Although the treatments were from a whole different world in the hospital’s infancy.
Before the days of drugs or psychological treatments that we’re familiar with today, Victorian patients often enjoyed a regime of rest and occupational therapy.
The asylum was a microcosm of Victorian society, taking in people from all walks of life, with all levels of education and also across virtually the entire age range.
Most of the men had been labourers or tradesmen in their previous lives while a large proportion of the women had killed or wounded their own children.
The patients’ day began at around 6am or 7am in the winter, when the day shift attendants came on duty and it ended at 7pm when the night shift came on.
Those who could work, would; the women would work as seamstresses or in the laundry while the men were generally tailors, shoemakers, upholsterers, tin smiths or carpenters.
Many people who found themselves in Broadmoor actually tended to enjoy better conditions than in their own homes.
Although that didn’t stop patients from trying to escape the confines of Broadmoor.
One of the most famous people to do so was James Kelly, a murderer who had killed his wife by stabbing her in the throat with a penknife.
But in January 1888, Kelly escaped from the asylum using a false key that he had made with another patient, this key got him out of his block and into the kitchen garden where he then scaled the wall.
Unlike many others to make the same attempts, Kelly successfully disappeared.
In later years, Kelly tried to make a return to Broadmoor; nearly 40 years after he absconded, the old man presented himself back at the main gate of Broadmoor and asked, "could he come back in please?"
Since those who originally knew him at the hospital had either retired or died, he was taken off to spend the night at Wokingham police station.
The following day, a retired attendant identified Kelly and he saw no option but to return to Broadmoor and ask for food and shelter, where he stayed for the last two years of his eventful life.
Posthumously, Kelly was one of many suspected of being the infamous serial killer Jack the Ripper.
In fact, at least two further ex-Broadmoor patients have also been accused of being the Ripper at one stage or another.
Another famous patient at the institution was Roderick Maclean, who carried out a failed attempt to assassinate Queen Victoria at Windsor station in 1882.
Maclean was tried for high treason in April of the same year and the jury took just five minutes to find the Scotsman "not guilty, but insane".
He lived out his remaining days in Broadmoor Asylum.
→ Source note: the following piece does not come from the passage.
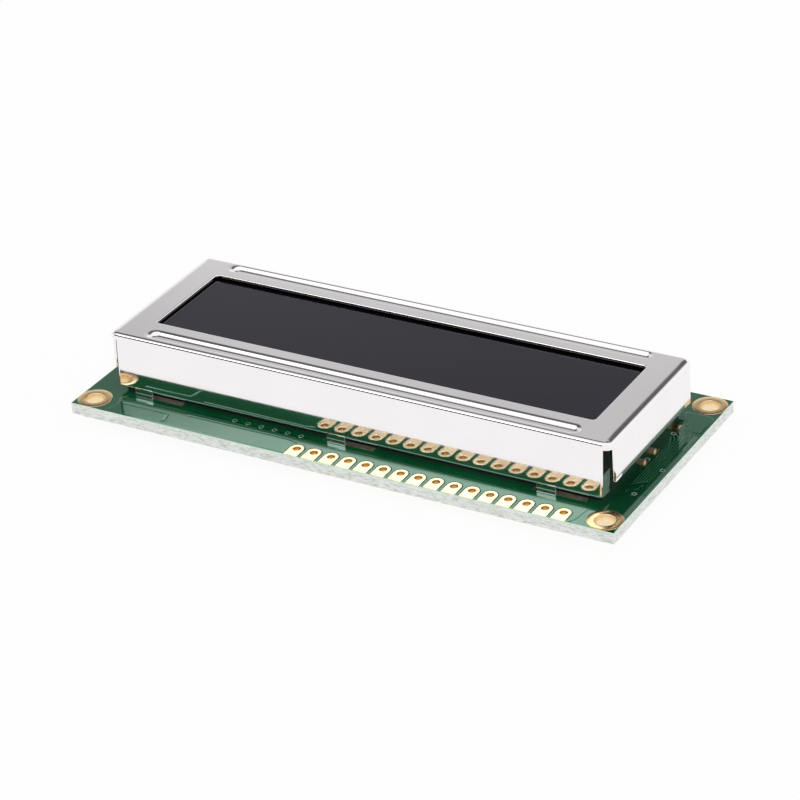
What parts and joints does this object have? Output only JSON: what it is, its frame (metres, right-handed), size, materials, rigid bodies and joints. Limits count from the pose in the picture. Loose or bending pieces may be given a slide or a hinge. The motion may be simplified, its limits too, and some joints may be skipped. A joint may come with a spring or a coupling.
{
  "type": "character display module",
  "caption": "Character display module: a dark display window in a folded metal bezel, held on a green board with a row of plated pin holes.",
  "frame": {"origin": "centre of the four mounting holes, on the board's rear face", "axes": "+X along the board, +Y towards the edge with the pin holes, +Z out of the display's face"},
  "size_m": [0.0794, 0.0356, 0.0118],
  "materials": {
    "board_mask": "glossy green lacquer",
    "plated_copper": "polished pale gold plating",
    "bezel_steel": "bright tin plating, almost a mirror",
    "cell_glass": "clear polished",
    "polarizer_film": "satin dark film",
    "cell_seal": "matte",
    "frame_plastic": "moulded semi-gloss",
    "strip_rubber": "matte",
    "clear_plastic": "clear polished",
    "white_plastic": "matte",
    "diode_plastic": "satin",
    "lead_metal": "tinned",
    "cover_resin": "smooth moulded resin",
    "resistor_body": "satin with tinned ends",
    "capacitor_body": "satin with tinned ends"
  },
  "bodies": {
    "root": {"circuit_board": "board_mask", "header_pad_01": "plated_copper", "header_pad_02": "plated_copper", "header_pad_03": "plated_copper", "header_pad_04": "plated_copper", "header_pad_05": "plated_copper", "header_pad_06": "plated_copper", "header_pad_07": "plated_copper", "header_pad_08": "plated_copper", "header_pad_09": "plated_copper", "header_pad_10": "plated_copper", "header_pad_11": "plated_copper", "header_pad_12": "plated_copper", "header_pad_13": "plated_copper", "header_pad_14": "plated_copper", "header_pad_15": "plated_copper", "header_pad_16": "plated_copper", "mounting_ring_1": "plated_copper", "mounting_ring_2": "plated_copper", "mounting_ring_3": "plated_copper", "mounting_ring_4": "plated_copper", "bezel": "bezel_steel", "front_glass": "cell_glass", "rear_glass": "cell_glass", "front_polarizer": "polarizer_film", "rear_polarizer": "polarizer_film", "lcd_seal": "cell_seal", "display_frame": "frame_plastic", "contact_strip_1": "strip_rubber", "contact_strip_2": "strip_rubber", "light_guide": "clear_plastic", "diffuser_film": "white_plastic", "backlight_board": "white_plastic", "backlight_diode_1": "diode_plastic", "backlight_diode_2": "diode_plastic", "backlight_lead_1": "lead_metal", "backlight_lead_2": "lead_metal", "backlight_land_1": "plated_copper", "backlight_land_2": "plated_copper", "test_land": "plated_copper", "chip_cover_1": "cover_resin", "chip_cover_2": "cover_resin", "resistor_1": "resistor_body", "resistor_2": "resistor_body", "resistor_3": "resistor_body", "resistor_4": "resistor_body", "resistor_5": "resistor_body", "resistor_6": "resistor_body", "resistor_7": "resistor_body", "capacitor_1": "capacitor_body", "capacitor_2": "capacitor_body"}
  },
  "joints": []
}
Broadmoor changed from institution to hospital after the 1948 Criminal Justice Act. Security was stepped up after the 1952 escape of John Straffen, who murdered a local child while he was at large.
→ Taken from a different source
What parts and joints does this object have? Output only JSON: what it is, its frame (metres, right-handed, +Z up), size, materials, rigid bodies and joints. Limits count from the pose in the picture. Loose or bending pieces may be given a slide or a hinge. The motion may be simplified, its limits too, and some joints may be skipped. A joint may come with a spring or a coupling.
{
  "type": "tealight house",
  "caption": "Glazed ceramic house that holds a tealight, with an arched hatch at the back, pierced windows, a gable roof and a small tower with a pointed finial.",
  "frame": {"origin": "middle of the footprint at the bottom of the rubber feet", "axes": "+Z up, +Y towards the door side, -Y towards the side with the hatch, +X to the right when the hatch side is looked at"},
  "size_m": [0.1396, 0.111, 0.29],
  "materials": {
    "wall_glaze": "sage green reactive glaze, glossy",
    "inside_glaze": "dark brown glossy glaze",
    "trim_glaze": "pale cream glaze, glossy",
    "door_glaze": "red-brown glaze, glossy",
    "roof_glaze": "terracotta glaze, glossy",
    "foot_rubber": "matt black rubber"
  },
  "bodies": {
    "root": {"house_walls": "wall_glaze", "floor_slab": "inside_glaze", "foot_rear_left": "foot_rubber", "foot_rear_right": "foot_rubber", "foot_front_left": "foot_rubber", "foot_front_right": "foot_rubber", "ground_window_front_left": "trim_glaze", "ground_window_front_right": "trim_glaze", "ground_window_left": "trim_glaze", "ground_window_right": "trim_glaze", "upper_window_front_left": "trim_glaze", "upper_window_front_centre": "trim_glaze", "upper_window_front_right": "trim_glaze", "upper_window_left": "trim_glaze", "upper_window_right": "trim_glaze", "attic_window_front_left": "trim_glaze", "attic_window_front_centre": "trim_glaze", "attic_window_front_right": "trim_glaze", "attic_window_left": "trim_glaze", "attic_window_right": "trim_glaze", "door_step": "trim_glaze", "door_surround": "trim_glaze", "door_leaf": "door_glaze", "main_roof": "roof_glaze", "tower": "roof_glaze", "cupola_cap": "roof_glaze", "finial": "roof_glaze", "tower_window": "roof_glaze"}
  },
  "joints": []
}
The hospital duly set up an alarm system, which was activated to alert people in the vicinity, as well as the public in the surrounding towns of Sandhurst, Wokingham, Bracknell and Bagshot, when any potentially dangerous patient escapes.
When the sound is heard, local schools and institutions must lock their doors.
More recently, the hospital's inmates have included Peter Sutcliffe, aka the 'Yorkshire Ripper', who was jailed for murdering prostitutes in the north of England in the 1970s.
He was transferred from prison to Broadmoor in March 1984 after being diagnosed with paranoid schizophrenia.
The High Court dismissed an appeal by Sutcliffe in 2010, confirming that he would serve a whole life order and never be released from custody while in August 2016, it was ruled that Sutcliffe was mentally fit to be returned to prison.
He died from Covid-19-related complications in hospital, while in prison custody, on 13 November 2020.
Today, Broadmoor looks very different to what was previously experienced.
After the Commission for Healthcare Improvement (CHI) described the previous hospital accommodation as "unfit for purpose" in 2003, action had to be taken.
In 2019, a new Broadmoor building was opened to replace the outdated facilities. According to the West London NHS Trust website: "The new buildings are much more conducive to care, treatment and recovery than the Victorian buildings which they replaced and are also safer for staff and patients."